Lavie Tidhar is the World Fantasy Award winning author of Osama, of The Bookman Histories trilogy and many other works. He won the British Fantasy Award for Best Novella, for Gorel & The Pot-Bellied God, and a BSFA Award for his non-fiction. He grew up on a kibbutz in Israel and in South Africa but currently resides in London. His 2013 novels are the just-released Martian Sands and forthcoming The Violent Century.
by Lavie Tidhar
My new novel, Martian Sands, is out now from PS Publishing in the UK. It builds on my fascination with the novels of Philip K. Dick, which had such an impact on me when I was reading them as a teenager – the only American novels, it felt to me, to describe a future in which I had a place. Dick wrote about kibbutzim on Mars, and I grew up on a kibbutz (a sort of Socialist commune in Israel). He also wrote about time travel and the Holocaust, obsessing in the way I too obsess over that enormous psychic wound. My mother was born in a refugee camp in Germany after the war: the majority of my family died at Auschwitz.
Pulp fiction, it seemed to me when writing my World Fantasy Award winning novel, Osama, and seems to me still, allows us a way to look at truly unbelievable, implausible things, things that look like, that feel as though they should belong in the pages of cheap, disposable literature.
In many of my recent short stories I have been exploring a vast future history, one in which humanity has populated the solar system. Martian Sands takes place roughly in that same universe, or at least adjacent to it. It is a novel about pulp – the Martian pulps of Philip K. Dick as well as Edgar Rice Burroughs – and it is a novel about time travel, which is impossible, and the Holocaust, which should have been impossible.
Think of it as Total Recall meets Schindler's List…

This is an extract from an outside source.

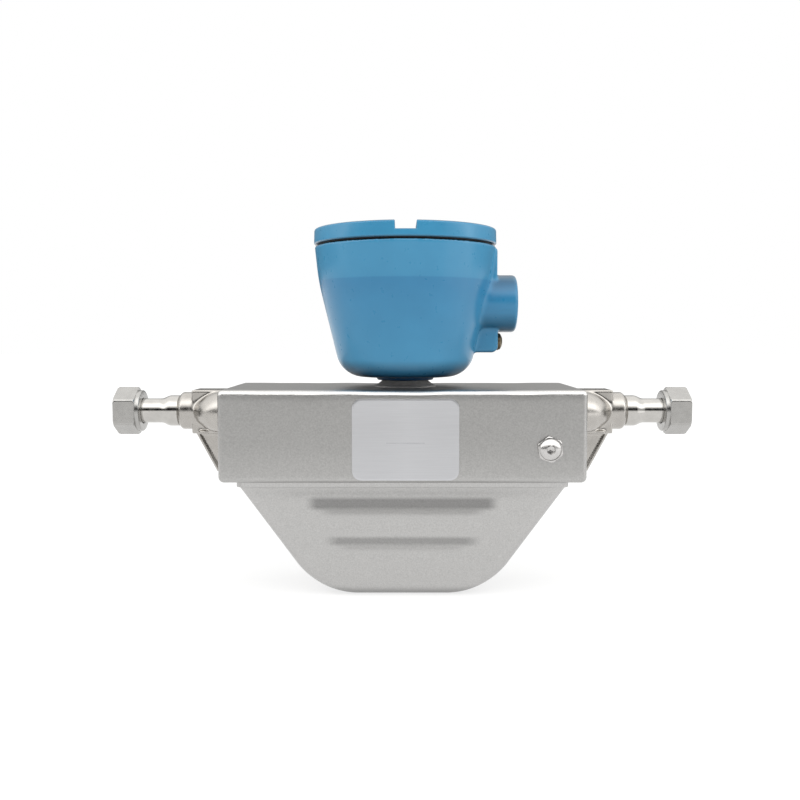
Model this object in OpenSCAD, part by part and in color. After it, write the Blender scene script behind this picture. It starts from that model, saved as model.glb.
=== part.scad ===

It is a very strange book.
Here, I wanted to explore five other weird journeys to Mars. The usual suspects may be missing, but each of these, in their own way, has contributed to Martian Sands.
Perhaps Moore's greatest short story, it was published in 1933 in Weird Tales and introduced Moore's "hero of the spaceways", Northwest Smith, a gunslinger discovering an ancient terror on Mars.
I love all of Moore's stories – her Jirel of Joiry stories inspired my own Gorel of Goliris (of which Gorel & The Pot-Bellied God won a British Fantasy Award last year), and another Northwest Smith story, "The Tree of Life", inspired a recent story I wrote for the George R.R. Martin and Gardner Dozois anthology Old Venus.
The figure of the Shambleau recurs in my future history in somewhat changed form, and while it is not present in Martian Sands itself, Moore's shadow – and the shared Solar System she helped create alongside Leigh Brackett and others – lies heavy over the later parts of the novel.
Stanley Weinbaum's story from 1934 is often credited as the first "true" creation of an alien in science fiction. His Mars is truly haunting and alien, and it was a tragedy that the author died aged only 33, with just a handful of stories published.
Like Moore's, Weinbaum's solar system is habitable but, where Moore has ancient, decaying civilization of human-like beings, Weinbaum's is a truly alien place.
I read "A Martian Odyssey" at an early age but keep coming back to it, as all good stories demand that you do.
If The Man in the High Castle shaped Osama for me, it is Dick's little regarded 60s novel, The Simulacra, that more than any other helped shape Martian Sands.
To put in plainly, I love this book. The American government is ruled by the First Lady, accompanied by a series of presidential simulacra. A time machine is used to bring Hermann Goering back from the past in an attempt to influence the outcome of World War 2. And two regular people dream of escaping to Mars…
All of these things went into Martian Sands, but I am particularly in love with Dick's characters, average men and women caught in events over which they have little control. He never wrote heroes, he didn't write science fiction's odious Men of Action, and for that, more than almost everything else, I owe him a debt of gratitude.
Sailors fighting in the dancehall, and you could pick any of Bowie's Mars songs for this but somehow "Life on Mars?", with its obsession with cinema and the silver screen, seems to encapsulate the themes of reality vs. fiction that I keep going back to.
Oh this glorious film! It bears only a superficial relation to the Philip K. Dick short story it's based on, and who cares. I love Verhoeven's over-the-top kitsch creations, whether Showgirls or Starship Troopers. But Total Recall has a special place in my heart, with its reality games, its ancient alien artefact, grimy Mars and the famous three-breasted lady. GIVE DIS PEOPLE EA, COHAGEN!
Martian Sands sits somewhere amidst all of these, I hope. A bit of Bowie, a bit of Verhoeven, a bit of Philip K. Dick. I wrote it under somewhat difficult conditions – I began in London and finished it, laboriously, while living in a bamboo hut in Vanuatu, without electricity or clean water, but in a view of the gorgeous volcano of Vanua Lava island.
It's been a long time coming, and I'm delighted it is finally out. I hope you enjoy it but, if not this one, check out one of the strange trips above instead.